Location
- 11400 N Mopac Expy Austin, Texas 78759 United States 30°24′30″N 97°43′55″W﻿ / ﻿30.408215°N 97.731984°W

Information
- Type: Private
- Motto: We believe that Hyde Park Schools exists to glorify God through the ministry of an excellent Christ-centered education.
- Established: 1968 (Primary School) / 1980 (High School)
- Authorizer: Emery
- Enrollment: 730-760
- Campus: Two
- Website: Official site

= Hyde Park Schools =

Hyde Park Schools is a private Christian school K-12 located in Austin, Texas. Hyde Park has two campuses: the Speedway Campus for 4K through 8th grades campus and the Quarries Campus for upper school.

== History ==
Hyde Park Schools was founded as a child development center in 1968 by the Hyde Park Baptist Church in Austin, Texas. Hyde Park has a college-preparatory program that emphasizes Christian values.

== Campuses ==

Hyde Park Schools is a ministry of Hyde Park Baptist Church in Austin, Texas.

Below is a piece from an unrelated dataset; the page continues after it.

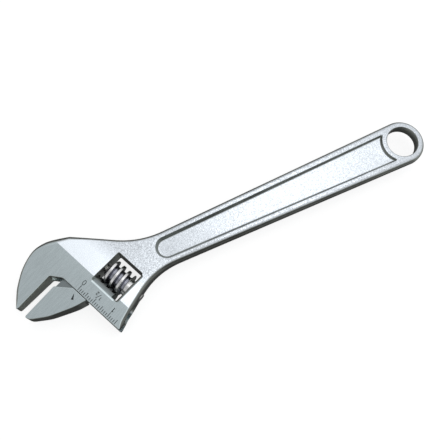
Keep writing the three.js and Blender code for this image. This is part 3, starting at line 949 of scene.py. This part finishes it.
class Nodes:
    """A tree of shader nodes, with the coordinates that it starts from."""

    def __init__(self, tree):
        self.tree = tree
        self.coordinates = tree.nodes.new("ShaderNodeTexCoord").outputs

    def set(self, socket, value):
        if isinstance(value, bpy.types.NodeSocket):
            self.tree.links.new(value, socket)
        else:
            socket.default_value = value

    def add(self, kind, **inputs):
        node = self.tree.nodes.new(kind)
        for name, value in inputs.items():
            self.set(node.inputs[name.replace("_", " ")], value)
        return node

    def calculate(self, operation, first, second=0.0):
        node = self.tree.nodes.new("ShaderNodeMath")
        node.operation = operation
        self.set(node.inputs[0], first)
        self.set(node.inputs[1], second)
        return node.outputs[0]

    def spread(self, value, low, high):
        """0 where the value is at low and 1 where it is at high, clamped beyond them."""
        return self.add("ShaderNodeMapRange", Value=value, From_Min=low, From_Max=high).outputs[0]

    def mix(self, amount, first, second, kind="RGBA"):
        node = self.tree.nodes.new("ShaderNodeMix")
        node.data_type = kind
        wanted = "RGBA" if kind == "RGBA" else "VALUE"
        sockets = [socket for socket in node.inputs[2:] if socket.type == wanted]
        self.set(node.inputs[0], amount)
        self.set(sockets[0], first)
        self.set(sockets[1], second)
        return next(socket for socket in node.outputs if socket.type == wanted)


class Look(Nodes):
    """A metal surface made of nodes."""

    def __init__(self, name):
        self.material = bpy.data.materials.new(name)
        self.material.use_nodes = True
        super().__init__(self.material.node_tree)
        self.shader = self.tree.nodes["Principled BSDF"]
        self.shader.inputs["Metallic"].default_value = 1.0
        self.place = self.coordinates["Object"]

    def noise(self, scale, detail=3.0, roughness=0.5, stretch=(1, 1, 1), turn=0.0):
        """Noise with about scale features in a metre, along axes turned about z."""
        mapping = self.add("ShaderNodeMapping", Vector=self.place, Rotation=(0, 0, -turn))
        stretched = self.add("ShaderNodeMapping", Vector=mapping.outputs[0], Scale=stretch)
        node = self.add(
            "ShaderNodeTexNoise",
            Vector=stretched.outputs[0], Scale=scale, Detail=detail, Roughness=roughness,
        )
        return node.outputs["Fac"]

    def dot(self, vector, axis):
        node = self.tree.nodes.new("ShaderNodeVectorMath")
        node.operation = "DOT_PRODUCT"
        self.set(node.inputs[0], vector)
        node.inputs[1].default_value = axis
        return node.outputs["Value"]

    def along(self, axis):
        """Distance from the head's origin along one of its axes, in metres."""
        origin = (HOLE_CENTRE + HEAD_ORIGIN) @ axis * MM
        return self.calculate("SUBTRACT", self.dot(self.place, (*axis, 0)), origin)

    def from_middle(self):
        """Distance from the middle of the wrench's thickness, in metres."""
        height = self.add("ShaderNodeSeparateXYZ", Vector=self.place).outputs["Z"]
        return self.calculate("ABSOLUTE", self.calculate("SUBTRACT", height, MID_Z * MM))

    def facing(self, axis):
        """How far the surface faces along an axis, or against it: 1 where it faces it squarely."""
        return self.calculate("ABSOLUTE", self.dot(self.coordinates["Normal"], axis))

    def mark(self):
        """The value that the mesh holds for each point: 1 in an engraved line or a groove; it carries the
        painted shade in the worm's grooves and on the jaw's parts inside the body.
        """
        node = self.tree.nodes.new("ShaderNodeAttribute")
        node.attribute_name = "mark"
        return node.outputs["Fac"]

    def finish(self, colour, rough, height, distance):
        self.set(self.shader.inputs["Base Color"], colour)
        self.set(self.shader.inputs["Roughness"], rough)
        bump = self.add("ShaderNodeBump", Height=height, Strength=0.6, Distance=distance)
        self.set(self.shader.inputs["Normal"], bump.outputs[0])
        return self.material


def forged_colour_and_crease_highlight(look, u, grain):
    """The forged faces: a painted highlight beside the crease, speckled elsewhere and less so in the
    panel.
    """
    # Painted highlight: the colour grows brighter toward the crease, where the light falls on the face.
    crease_highlight = look.spread(u, CREASE_HIGHLIGHT_U * MM, (CREASE_HIGHLIGHT_U - 12) * MM)
    panel = look.spread(look.from_middle(), (WEB_HALF + 0.6) * MM, (WEB_HALF + 0.2) * MM)
    dull = look.mix(panel, look.mix(crease_highlight, grey(0.42, PALE), grey(0.9, PALE)), grey(0.57, PALE))
    bright = look.mix(crease_highlight, grey(0.76, PALE), grey(0.94, PALE))
    return look.mix(look.spread(grain, 0.34, 0.64), dull, bright)


def side_colour_and_painted_shade(look):
    """The sides: dark with painted shade where they are forged, pale where the jaws' faces and the window
    were cut.
    """
    from_axis = look.calculate("ABSOLUTE", look.along(V_AXIS))
    between_jaws = look.spread(from_axis, (FIXED_FACE_V + 0.5) * MM, (FIXED_FACE_V + 0.2) * MM)
    across_head = look.spread(look.facing((*V_AXIS, 0)), 0.93, 0.98)
    clouded = look.spread(look.noise(60, 3), 0.35, 0.65)
    # Painted shade: the forged sides are coloured dark, standing for the dark surroundings that they
    # mirror.
    forged = look.mix(clouded, grey(0.22, OLIVE), grey(0.34, OLIVE))
    cut = look.mix(clouded, grey(0.82, OLIVE), grey(0.96, OLIVE))
    return look.mix(look.calculate("MULTIPLY", across_head, between_jaws), forged, cut)


def chrome_look(name):
    """Chromed forging: ground smooth left of the crease, grained right of it, rougher on its sides and
    painted dark there as shade where they are forged.
    """
    look = Look(name)
    u = look.along(U_AXIS)
    ground = look.spread(u, (CREASE_U + 0.1) * MM, (CREASE_U - 0.1) * MM)
    face = look.spread(look.facing((0, 0, 1)), 0.78, 0.98)
    grain = look.noise(1000, 3, 0.75)
    turn = math.atan2(U_AXIS[1], U_AXIS[0])
    lines = look.noise(900, 4, 0.6, stretch=(0.1, 1, 1), turn=turn)
    streaked = look.spread(lines, 0.3, 0.7)
    ground_colour = look.mix(streaked, grey(0.68, STEEL), grey(0.74, STEEL))
    face_colour = look.mix(ground, forged_colour_and_crease_highlight(look, u, grain), ground_colour)
    shown = look.mix(face, side_colour_and_painted_shade(look), face_colour)
    # The mark darkens engraved lines and paints shade on the jaw's bar, rack and tongue inside the body.
    colour = look.mix(look.mark(), shown, grey(0.08, STEEL))
    forged_rough = look.mix(look.spread(grain, 0.3, 0.7), 0.34, 0.2, "FLOAT")
    ground_rough = look.mix(streaked, 0.2, 0.26, "FLOAT")
    face_rough = look.mix(ground, forged_rough, ground_rough, "FLOAT")
    rough = look.mix(face, 0.34, face_rough, "FLOAT")
    height = look.mix(ground, grain, look.calculate("MULTIPLY", lines, 0.08), "FLOAT")
    return look.finish(colour, rough, height, 0.07 * MM)


def worm_look():
    """Turned and chromed thread, with painted shade at the bottom of its grooves."""
    look = Look("worm_steel_look")
    grain = look.noise(1400, 4, 0.6)
    cloud = look.noise(240, 3)
    bright = look.mix(look.spread(cloud, 0.3, 0.7), grey(0.66), grey(0.86))
    # Painted shade: deep in the grooves the colour goes dark and bluish.
    colour = look.mix(look.spread(look.mark(), 0.12, 0.75), bright, grey(0.32, (0.93, 0.96, 1.1)))
    rough = look.mix(look.spread(grain, 0.3, 0.7), 0.16, 0.34, "FLOAT")
    return look.finish(colour, rough, grain, 0.03 * MM)


def steel_look(name, dark, bright):
    """Plain oiled steel."""
    look = Look(name)
    grain = look.noise(1600, 4, 0.6)
    colour = look.mix(look.spread(look.noise(300), 0.3, 0.7), grey(dark), grey(bright, (1.02, 1, 0.97)))
    rough = look.mix(look.spread(grain, 0.3, 0.7), 0.28, 0.5, "FLOAT")
    return look.finish(colour, rough, grain, 0.03 * MM)


def floor_look():
    """A pale sweep that is lit from behind, so that the wrench throws only a faint shadow."""
    look = Look("floor_look")
    look.shader.inputs["Metallic"].default_value = 0.0
    look.shader.inputs["Emission Color"].default_value = (1, 1, 1, 1)
    look.shader.inputs["Emission Strength"].default_value = 0.8
    grain = look.noise(60, 3)
    colour = look.mix(grain, grey(0.3), grey(0.32))
    return look.finish(colour, 0.8, grain, 0.02 * MM)


# ---------------------------------------------------------------- scene


def dress(piece, material, node, body):
    """Gives a piece its material, hides the CAD part that it replaces and hangs it on its body."""
    finish_shading(piece)
    piece.data.materials.clear()
    piece.data.materials.append(material)
    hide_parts(node)
    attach(piece, body)


def soft_box(name, place, size, radiance):
    """A rectangular lamp that looks straight down."""
    data = bpy.data.lights.new(name, "AREA")
    data.shape = "RECTANGLE"
    data.size, data.size_y = size
    data.energy = radiance * 4 * math.pi * size[0] * size[1]
    lamp = bpy.data.objects.new(name, data)
    lamp.location = place
    bpy.context.scene.collection.objects.link(lamp)


def sky(below, flags, around, above_left, above):
    """A studio that is palest overhead, with dark flags in front of the wrench and low behind it.

    The five values are the radiance below, at the flags, round the horizon and in the two halves above.
    """
    world = bpy.data.worlds.new("studio")
    bpy.context.scene.world = world
    world.use_nodes = True
    nodes = Nodes(world.node_tree)
    x, y, z = nodes.add("ShaderNodeSeparateXYZ", Vector=nodes.coordinates["Generated"]).outputs
    height = nodes.calculate("ADD", nodes.calculate("MULTIPLY", x, 0.35), z)
    forward = nodes.calculate("MULTIPLY", y, -1.0)
    sideways = nodes.calculate("ABSOLUTE", y)
    # Below the horizon the flags stand on both sides, and above it only in front.
    flagged = nodes.mix(nodes.spread(z, -0.05, 0.0), sideways, forward, "FLOAT")
    horizon = nodes.mix(nodes.spread(flagged, 0.76, 0.9), around, flags, "FLOAT")
    overhead = nodes.mix(nodes.spread(x, -0.22, 0.12), above_left, above, "FLOAT")
    low = nodes.mix(nodes.spread(z, -0.75, -0.45), below, horizon, "FLOAT")
    whole = nodes.mix(nodes.spread(height, 0.45, 0.82), low, overhead, "FLOAT")
    background = world.node_tree.nodes["Background"]
    background.inputs["Color"].default_value = (0.985, 0.99, 1.0, 1.0)
    nodes.set(background.inputs["Strength"], whole)


def camera():
    """Above the heel of the head, looking down at the middle of the wrench."""
    data = bpy.data.cameras.new("camera")
    data.sensor_width = 36.0
    data.lens = 49.5
    lens = bpy.data.objects.new("camera", data)
    place = Vector((-86.1, -94.5, 399.2)) * MM
    target = Vector((-8.8, 3.3, MID_Z)) * MM
    roll = math.radians(12.82)
    lens.location = place
    upright = (target - place).to_track_quat("-Z", "Y")
    lens.rotation_mode = "QUATERNION"
    lens.rotation_quaternion = upright @ Quaternion((0, 0, 1), roll)
    bpy.context.scene.collection.objects.link(lens)
    bpy.context.scene.camera = lens


def floor():
    """A wide pale floor, which the chrome doesn't mirror."""
    mesh = bpy.data.meshes.new("floor")
    half = 2.5
    corners = [(-half, -half, 0), (half, -half, 0), (half, half, 0), (-half, half, 0)]
    mesh.from_pydata(corners, [], [(0, 1, 2, 3)])
    mesh.materials.append(floor_look())
    ground = bpy.data.objects.new("floor", mesh)
    ground.visible_glossy = False
    bpy.context.scene.collection.objects.link(ground)


body = wrench_body()
cut_slide(body)
cut_pin_hole(body)
dress(body, chrome_look("chromed_forging_look"), "wrench_body", "body")
dress(movable_jaw(), chrome_look("ground_jaw_look"), "movable_jaw", "jaw")
dress(adjusting_worm(), worm_look(), "adjusting_worm", "worm")
dress(worm_pin(), steel_look("pin_steel_look", 0.3, 0.5), "worm_pin", "body")
dress(worm_spring(), steel_look("spring_steel_look", 0.14, 0.26), "worm_spring", "body")

floor()
sky(below=0.07, flags=0.09, around=0.68, above_left=0.52, above=1.05)
soft_box("handle_light", place=(0.44, 0.27, 1.2), size=(0.5, 0.14), radiance=0.55)
camera()
bpy.context.scene.view_settings.view_transform = "Standard"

The Upper School is located at 11400 N. Mopac, Austin, It moved to this location in the fall of 2009. Before this time it was located at 3901 Speedway with the Lower and Middle School campuses.

== Extracurricular activities ==
===Sports===
Hyde Park athletics is led by the executive director of Athletics, Louise Swain.
- Football
- Volleyball
- Basketball (Boys and Girls)
- Cross Country
- Track
- Soccer (Boys and Girls)
- Golf
- Baseball
- Softball
- Tennis (Boys and Girls)
- Cheerleading
- Soccer (Boys and Girls)
- Flag Football
- Men’s Lacrosse
- Cheerleading

===Fine arts===
- Prancers (Drill team)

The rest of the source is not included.